The Iranian File: The Increasing Likelihood of War

It is rather obvious from recent warnings from Yuval Diskin, the former head of the internal intelligence service, "Shin Bet", and Meir Dagan, the former head of Mossad, that Netanyahu believes eliminating the Iranian nuclear programme is the ultimate goal of his life. It transpires from Diskin and Dagan’s statements that Netanyahu’s plans to attack Iran's nuclear project were foiled by the reservations of heads of security services. In addition, Netanyahu believes that carrying out a strategic operation of this magnitude requires the existence of a broad-based government. Accordingly, the formation of a unity government contributes to founding an atmosphere conducive to his decision to strike Iran for the following reasons:

  1. Netanyahu’s assumption stems from the fact that the presence of Mofaz on his side in the government will reduce the opposition of the security establishment to the idea of a strike against Iranian nuclear facilities, particularly the Chief of Staff of the Army, Beni Ganz, without whose consent no major military action can be launched. There is a consensus in Israel that Mofaz has great influence on Ganz because Ganz is indebted to him for placing him at the helm of military leadership. When Mofaz was Chief of Staff and Defence Minister, he was especially keen on promoting Ganz, and thus sustained much criticism.
  2. An Israeli government based on a broad parliamentary base will be able to launch military action against Iran, with less internal opposition.
  3. An Israeli government with large parliamentary support can exercise pressure on the Obama administration to impose sanctions on Iran and ensure that it is forced to halt its nuclear programme. It can also win U.S. support if it opts for a pre-emptive military strike in case of failure of the political process and sanctions. As unveiled in Israel, the Netanyahu government has set 1 July 2012 as the date for the end of diplomatic efforts to persuade Iran to halt its nuclear program, after which Israel would be free to decide. It is certain that that Obama, who will be at the height of his campaign, will be obliged to support Israel if it decides to strike Iran on the grounds that such a step would render him the support of Jewish organisations.

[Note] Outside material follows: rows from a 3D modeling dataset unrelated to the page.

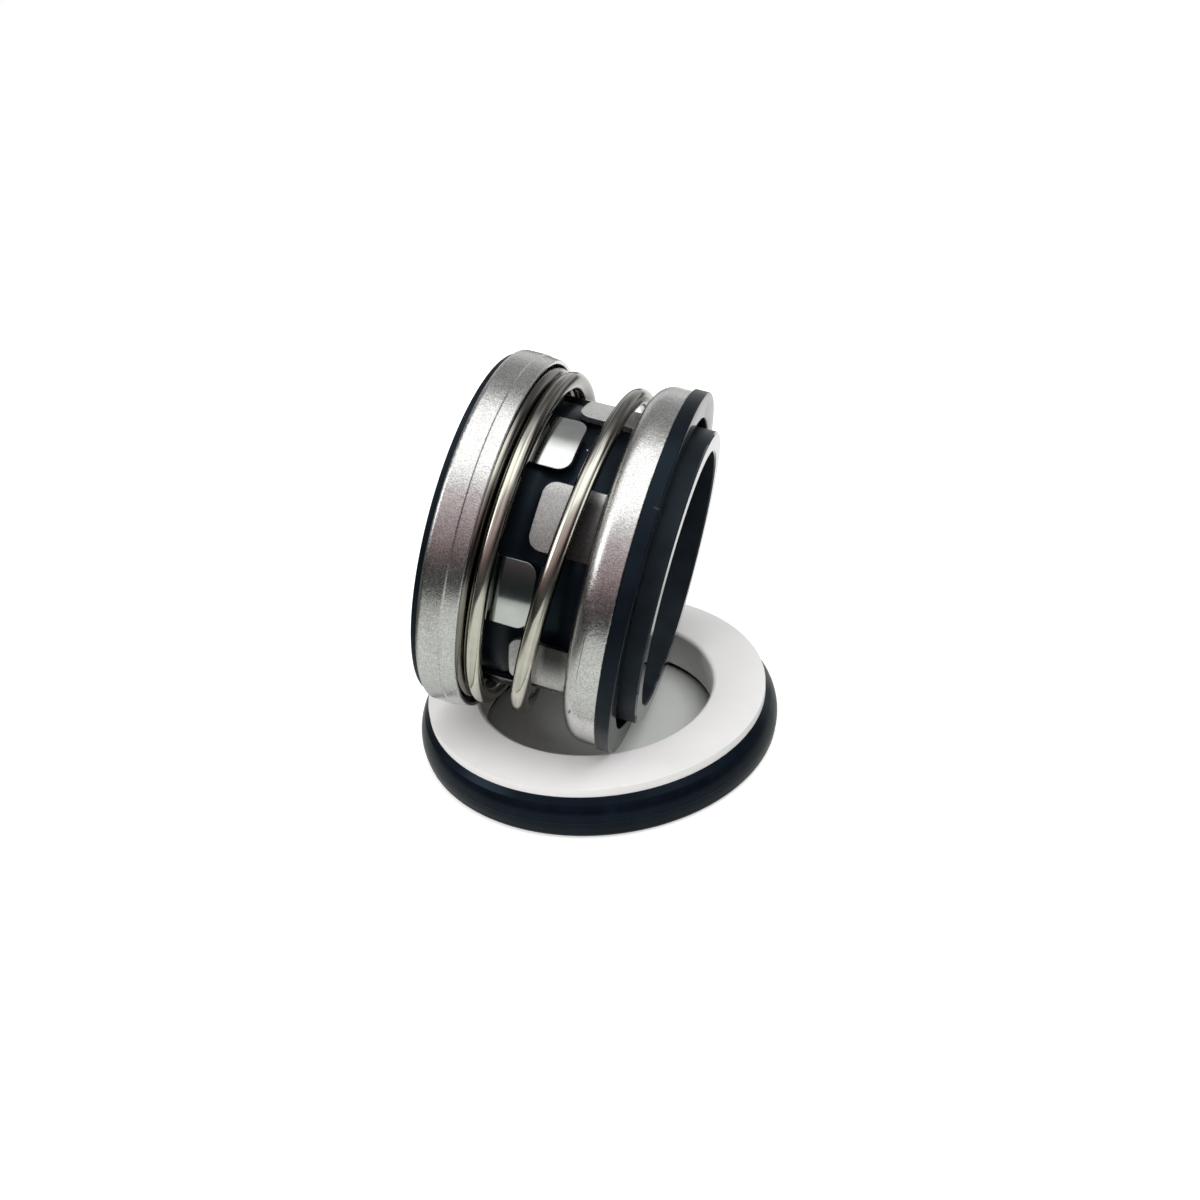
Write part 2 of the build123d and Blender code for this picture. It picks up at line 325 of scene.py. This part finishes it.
# In the dictionaries of the finishes, grain, mottle and cloud are noises: size of a
# blotch, detail and roughness. Relief is in millimetres for a noise of 1.

# ceramic seat: fine ground alumina
ceramic = {
    "grain": (0.12, 3.0, 0.6), "cloud": (6.0, 3.0),
    "dark": (0.865, 0.86, 0.855), "light": (0.90, 0.90, 0.895), "gloss": 0.35,
    "rough": 0.34, "roughGrain": 0.16, "relief": 0.004, "reliefStrength": 0.5,
}


def ceramicSockets(start):
    spot = objectPlace(start)
    grain = spot.noise(*ceramic["grain"])
    cloud = spot.noise(*ceramic["cloud"])
    return {
        "Base Color": cloud.tones(ceramic["dark"], ceramic["light"]),
        "Roughness": grain * ceramic["roughGrain"] + ceramic["rough"],
        "Normal": grain.bump(ceramic["relief"], ceramic["reliefStrength"]),
    }


wear("seat_ring", newMaterial("groundAlumina", {"Specular IOR Level": ceramic["gloss"]}, ceramicSockets))

# gloss of rubber and carbon, with a blue cast
darkGloss = {"Specular IOR Level": 0.18, "Specular Tint": (0.55, 0.78, 1.0)}

# gasket: moulded, nearly black, smoother than the bellows, with a thin line of flash
gasket = {
    "grain": (0.16, 3.0, 0.65), "cloud": (3.0, 3.0),
    "dark": (0.0021, 0.00364, 0.0063), "light": (0.0039, 0.00676, 0.0117),
    "rough": 0.13, "roughCloud": 0.16,
    "flashHeight": 2.55, "flashFull": 0.02, "flashGone": 0.10,
    "reliefGrain": 0.002, "reliefFlash": 0.03, "reliefCloud": 0.02, "reliefStrength": 0.7,
}


def gasketSockets(start):
    spot = objectPlace(start)
    grain = spot.noise(*gasket["grain"])
    cloud = spot.noise(*gasket["cloud"])
    offFlash = start.math("ABSOLUTE", spot.dot((0, 0, 1)) - gasket["flashHeight"])
    flash = 1 - offFlash.between(gasket["flashFull"], gasket["flashGone"])
    relief = grain * gasket["reliefGrain"] + flash * gasket["reliefFlash"] + cloud * gasket["reliefCloud"]
    return {
        "Base Color": cloud.tones(gasket["dark"], gasket["light"]),
        "Roughness": cloud * gasket["roughCloud"] + gasket["rough"],
        "Normal": relief.bump(1.0, gasket["reliefStrength"]),
    }


wear("seat_gasket", newMaterial("gasketRubber", darkGloss, gasketSockets))

steelEdge = 0.16   # radius to which the edges of the sheet look rounded

# pressed sheet: fine even grain and faint lines round the axis from drawing. The tabs
# between the cups are rougher, with painted light at the very top of the head, painted shade
# around its middle and the darkest painted shade at their roots there.
satin = {
    "grain": (0.17, 2.0, 0.7), "mottle": (0.55, 2.0, 0.6), "cloud": (2.6, 2.0),
    "lines": {"along": 9, "across": 0.15, "detail": 3.0, "rough": 0.7},
    "dark": (0.63, 0.63, 0.62), "light": (0.80, 0.80, 0.79), "speckle": 1.7,
    # where things change, from start to end of each change: ahead of the back
    "rearCup": (5.0, 5.2), "frontCup": (15.6, 16.9), "rootStart": (13.0, 14.2), "rootEnd": (16.6, 17.4),
    # and above the axis
    "middleStart": (-9, -3), "middleEnd": (13.5, 15.5), "top": (14.5, 16.0),
    # painted light at the top of the tabs, and painted shade around the middle and at the roots
    "topPaintedLight": 0.40, "middlePaintedShade": 0.28, "middleShadeCloud": 0.24, "rootPaintedShade": 0.88,
    "rough": 0.06, "roughGrain": 0.16, "roughLines": 0.08, "roughMottle": 0.08, "roughTabs": 0.28,
    "relief": 0.018, "reliefLines": 0.4, "reliefMottle": 0.8, "reliefStrength": 0.85,
    # marks on the retainer
    "nick": {"radius": 22.2, "ahead": 18.4, "angle": 110.7,
             "halfLength": 0.16, "halfWidth": 0.75, "lean": 12},
    "scratch": {"radius": 22.2, "ahead": 18.95, "angle": 86.0,
                "halfLength": 0.045, "halfWidth": 5.5, "lean": 1.5},
    "markShade": (0.18, 0.17, 0.16),
}


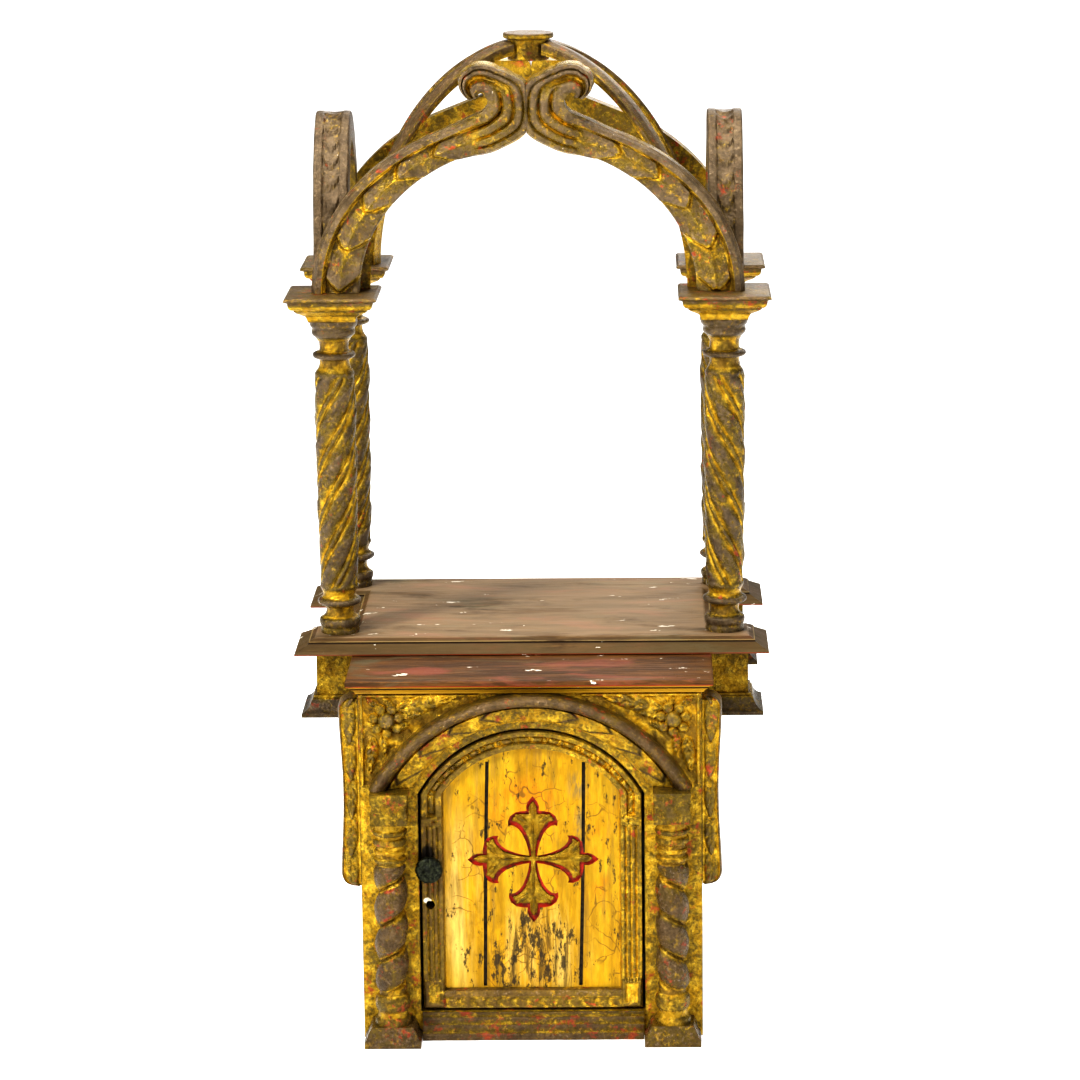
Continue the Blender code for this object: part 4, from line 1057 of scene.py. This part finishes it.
# One arm of the sunk cross: (half width, distance from the middle)
ARM = (
    (0.0042, 0.0042), (0.0052, 0.0110), (0.0073, 0.0190), (0.0114, 0.0290), (0.0155, 0.0345),
    (0.0200, 0.0380), (0.0240, 0.0388), (0.0266, 0.0375), (0.0270, 0.0430), (0.0246, 0.0490),
    (0.0190, 0.0532), (0.0122, 0.0546), (0.0066, 0.0550), (0.0070, 0.0600), (0.0052, 0.0650),
    (0.0000, 0.0715),
)
# The fluted cross that lies in that hole, a little smaller all round
INLAY = (
    (0.0024, 0.0024), (0.0029, 0.0120), (0.0046, 0.0210), (0.0082, 0.0310), (0.0126, 0.0376),
    (0.0178, 0.0418), (0.0222, 0.0428), (0.0226, 0.0446), (0.0210, 0.0470), (0.0172, 0.0496),
    (0.0116, 0.0508), (0.0042, 0.0504), (0.0042, 0.0580), (0.0030, 0.0612), (0.0000, 0.0648),
)


def cross_point(quarter, w, d):
    """The place on the door that is w beside the middle line of one arm and d out along it."""
    turn = quarter * pi / 2
    return CROSS[0] + w * cos(turn) + d * sin(turn), CROSS[1] - w * sin(turn) + d * cos(turn)


def cross_outline(arm):
    """All round the cross, from the (half width, distance) rows of one arm."""
    whole = [(-w, d) for w, d in arm] + [(w, d) for w, d in arm[-2:0:-1]]
    return np.array([cross_point(quarter, w, d) for quarter in range(4) for w, d in whole])


def prism(outline, y0, y1):
    near = [(x, y0, z) for x, z in outline]
    far = [(x, y1, z) for x, z in outline]
    n = len(near)
    faces = [tuple(range(n)), tuple(range(2 * n - 1, n - 1, -1))]
    faces += [(k, (k + 1) % n, (k + 1) % n + n, k + n) for k in range(n)]
    return near + far, faces


def cut(obj, outlines, y0, y1):
    """Cuts straight holes into a piece."""
    verts, faces = [], []
    for outline in outlines:
        v, f = prism(outline, y0, y1)
        faces += [tuple(i + len(verts) for i in face) for face in f]
        verts += v
    tool = add_object("cut", outward_mesh("cut", verts, faces))
    modifier = obj.modifiers.new("cut", "BOOLEAN")
    modifier.operation = "DIFFERENCE"
    modifier.solver = "EXACT"
    modifier.object = tool
    bpy.context.view_layer.update()
    done = bpy.data.meshes.new_from_object(obj.evaluated_get(bpy.context.evaluated_depsgraph_get()))
    obj.modifiers.clear()
    obj.data = done
    bpy.data.objects.remove(tool)


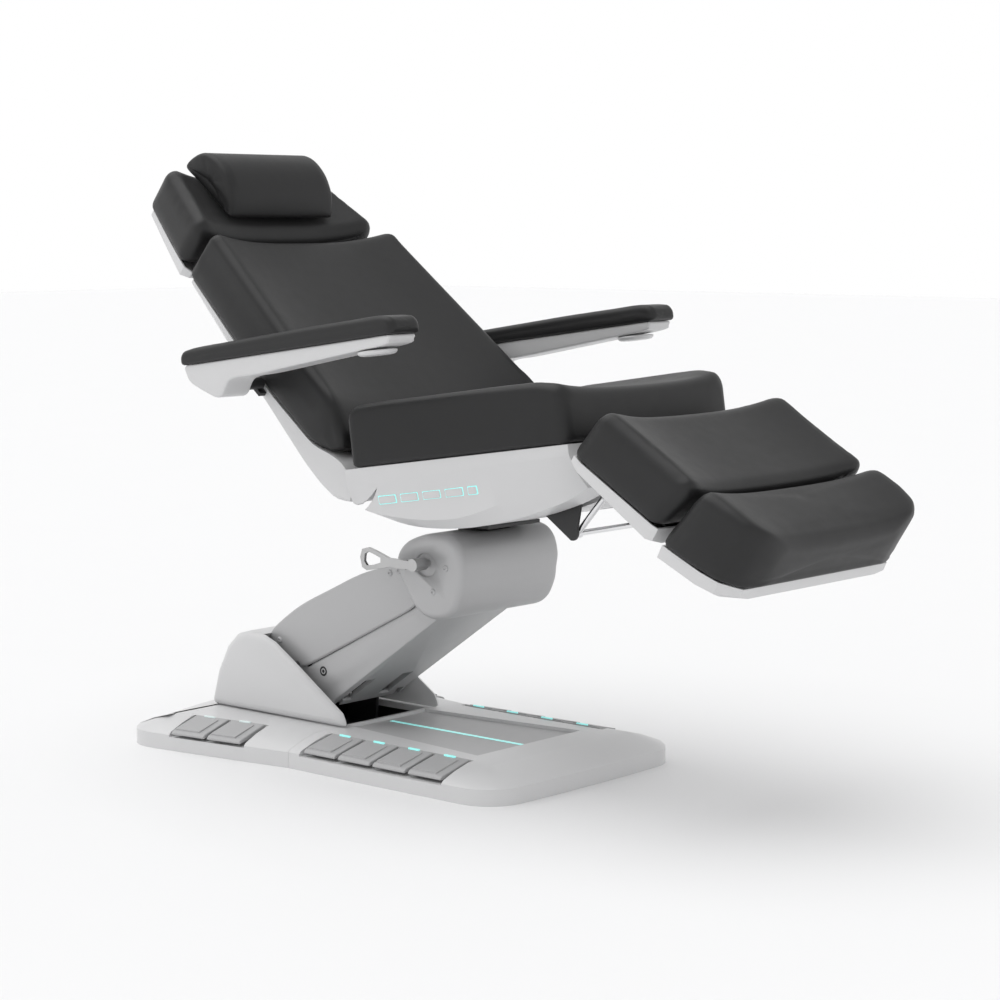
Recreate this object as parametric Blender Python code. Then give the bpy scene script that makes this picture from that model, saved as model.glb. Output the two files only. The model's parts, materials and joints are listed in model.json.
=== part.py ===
"""Electric facial treatment bed: base with foot pedals, parallelogram lift, and a jointed lying surface.

Frame: metres, +X to the foot end, +Z up, origin on the floor under the middle of the base.
Each empty sits on the axis of one joint; the pieces that turn about it are its children.
"""
import math

import bmesh
import bpy
from mathutils import Matrix, Vector

GAP = 0.0004            # between touching pieces
SEGMENTS = 20           # around a round piece

# Base
BASE_FOOT_X = 0.558     # foot edge at its corners
BASE_BOW = 0.005        # how far the foot edge bows out
BASE_HALF = 0.318       # half width of the straight front part
SEAM_X = -0.043         # joint between the two base covers
RIM_HEIGHT = 0.035      # vertical side of the covers
TOP_HEIGHT = 0.066      # flat top of the covers
CAVITY_HALF = 0.190
RECESS_X = 0.385        # foot end of the sunken panel
STRIP_X = (-0.030, 0.381)
PANEL_TOP = 0.0585
FRAME_THICK = 0.010
PEDAL_PITCH = 0.1036
FIRST_PEDAL_X = 0.046
PEDAL_WIDTH = 0.094
PEDAL_LENGTH = 0.092
PEDAL_SLOPE = math.radians(13)
REAR_PEDAL_X = (-0.335, -0.233)
FLARE = math.radians(8.2)        # rear side edges against the X axis

# Lift: two parallel links between the pedestal and the column head
LOWER_PIVOT = (-0.128, 0.178)    # x, z
LINK = (0.373, 0.222)            # from a rear pivot to its front pivot
PIVOT_STEP = (-0.060, 0.050)     # from a lower pivot to the upper one
LINK_HALF = 0.120
COVER_WALL = 0.005
PIN_RADIUS = 0.011
TOWER_PLATE = (0.092, 0.100)     # |y| of the plates that carry the links, inside the lower one

# Column head
HEAD_HALF = 0.165
SWIVEL_X = 0.235
SWIVEL_Z = 0.536
LEVER_AXIS = (0.230, 0.462)

# Seat and lying surface: angles above the horizontal, pivots in x, z
SEAT_TILT = math.radians(8.5)
TILT_PIVOT = (0.262, 0.585)
BACK_ANGLE = math.radians(40.2)
BACK_PIVOT = (0.163, 0.685)
HEAD_ANGLE = math.radians(38.0)
HEAD_PIVOT = (-0.387, 1.060)
LEG_ANGLE = math.radians(31.5)
LEG_PIVOT = (0.7355, 0.7066)
FOOT_ANGLE = math.radians(26.0)
FOOT_CORNER = (0.962, 0.590)
BRACKET_END = (0.615, 0.555)     # x, z of the lower pivot of the leg strut
STRUT_POINT = (-0.004, -0.081)   # its upper pivot, in the leg's own u, n
STRUT_Y = 0.120
STUB_LEVELS = (-0.0671, -0.0581)     # the flat bars that carry the arms, in the back's own height
BACK_KINK = -0.28                # where the underside of the back starts to rise toward the hinge
ARM_TILT = math.radians(8.0)
ARM_PIVOT = (-0.098, 0.843)
ARM_Y = 0.422
ARM_HALF = 0.043
BUTTON_COUNT = 5


def rgb(value, tint=0.0):
    return (value, value + tint, value + tint, 1.0)


FINISHES = {
    "white_plastic": (rgb(0.66), 0.42, 0.0),
    "grey_plastic": (rgb(0.42), 0.45, 0.0),
    "grey_metallic": (rgb(0.40), 0.42, 0.3),
    "charcoal_leather": (rgb(0.045), 0.5, 0.0),
    "black_steel": (rgb(0.02), 0.45, 0.6),
    "chrome": (rgb(0.75), 0.15, 1.0),
    "satin_steel": (rgb(0.5), 0.35, 1.0),
    "light_lens": ((0.35, 0.9, 0.86, 1.0), 0.3, 0.0),
    "black_rubber": (rgb(0.02), 0.8, 0.0),
}


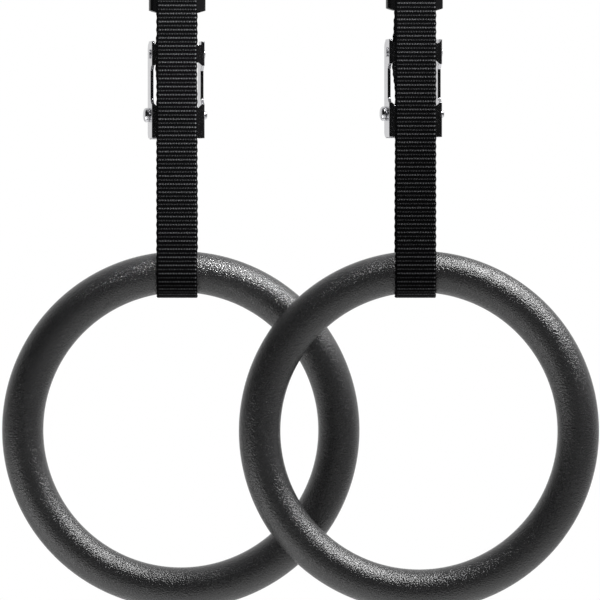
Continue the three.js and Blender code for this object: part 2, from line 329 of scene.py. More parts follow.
def hangLamp(lamp, watts, place, aim):
    lamp.energy = watts
    holder = bpy.data.objects.new(lamp.name, lamp)
    holder.location = place
    holder.rotation_euler = (aim - place).to_track_quat("-Z", "Y").to_euler()
    bpy.context.scene.collection.objects.link(holder)


def buildLamps(middle):
    for name, offset, size, watts, shadows in studio["lamps"]:
        lamp = bpy.data.lights.new(name, "AREA")
        lamp.size = size
        lamp.use_shadow = shadows
        hangLamp(lamp, watts, middle + Vector(offset), middle)
    spot = bpy.data.lights.new("strap_spot", "SPOT")
    spot.spot_size = math.radians(studio["spotAngle"])
    spot.spot_blend = studio["spotBlend"]
    spot.shadow_soft_size = studio["spotRadius"]
    place = middle + Vector(studio["spotPlace"])
    hangLamp(spot, studio["spotWatts"], place, middle + Vector(studio["spotAim"]))


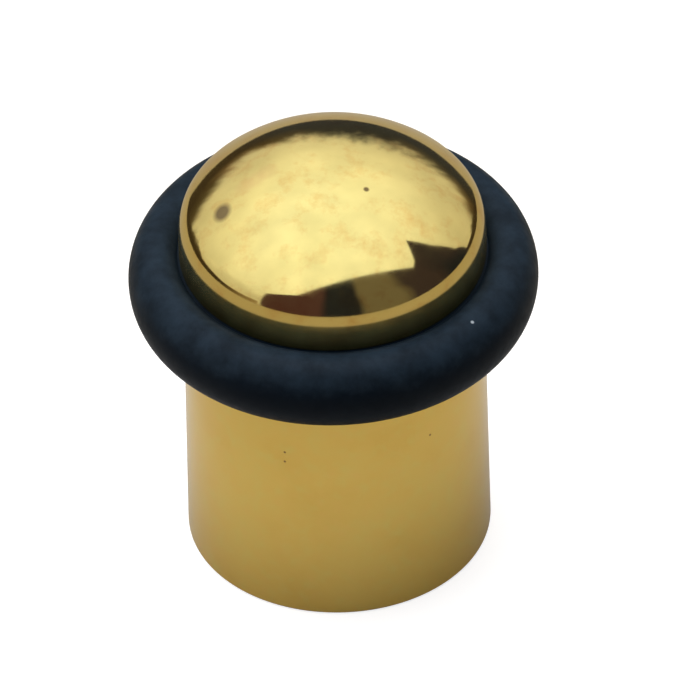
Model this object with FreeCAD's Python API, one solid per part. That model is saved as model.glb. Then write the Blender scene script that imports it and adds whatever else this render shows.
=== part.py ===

Continuation of Settlements

Kadima’s admittance into the government will not contribute to any changes in the manner in which Israel deals with the efforts made to resolve the conflict with the Palestinian people. Shortly after joining the government, Mofaz blamed the Palestinian President, Mahmoud Abbas, for the stalemate reached in the peace settlement process. He also offered Netanyahu "creative formulas" to help legitimise the seizure of Palestinian land by Jewish settlers through the enactment of laws to prevent the intervention of the Israeli Supreme Court. Simultaneously, shortly after joining the "unity" government, a number of Kadima MPs rushed to present proposals calling for the establishment of more "urban settlement" in the West Bank, ensuring the assimilation of tens of thousands of settlers.

Self-restraint towards Gaza

Contrary to the findings of most Arabic analyses, the joining of Kadima will not substantially affect Israeli behaviour towards Gaza Strip as Israeli policy towards it since the outbreak of Arab revolutions is no longer linked to partisan structure or the identity of the ruling Israeli coalition. In fact, according to research conducted by prestigious research centres in Israel, there is a unanimous agreement that decision-making circles in Tel Aviv have realised that they must take into account the possible responses of Arab public opinion before deciding to carry out military action in Gaza Strip. The circles of strategic assessment in Tel Aviv base their assumption on the fact that any Israeli military operation in Gaza Strip could lead to the deterioration of relations with Arab countries that are important to Israel, particularly Egypt, especially because the strategic gains Israel could get from military action against Gaza Strip less significant than the potential damage caused by the deterioration of relations with Egypt.

Confronting Hezbollah

It is almost certain that any Israeli military plans against Hezbollah will be linked to Tel Aviv's intentions for Iran as the dominant assumption among decision-making circles in Israel is that Iran will rely primarily on Hezbollah to respond to any Israeli attack on Iranian nuclear facilities. There are two points of view prevailing in Israel regarding Hezbollah: some believe that Israel should launch a pre-emptive strike against Hezbollah before attacking Iran to curtail its ability to attack Israel; others maintain that there is a substantial possibility that Hezbollah will not be dragged into confrontation with Israel, and thus an attack against Iran will be awaited. It can be assumed that Kadima's accession to the government will promote the second camp for sure for Kadima was at the helm of government during the Israeli war on Lebanon in July 2006, and its leaders are aware of the extent of damage done to Israel as its deterrence capacity eroded when it failed to subdue Hezbollah and was forced to end the war through an agreement safeguarded by the United Nations.

Conclusion

Internal factors are essential in providing the conditions for the birth of a national “unity government" in Israel. However, the formation of this government will play an important role in helping Netanyahu achieve his objectives in terms of confronting what he considers "existential risk", particularly Iran’s nuclear file.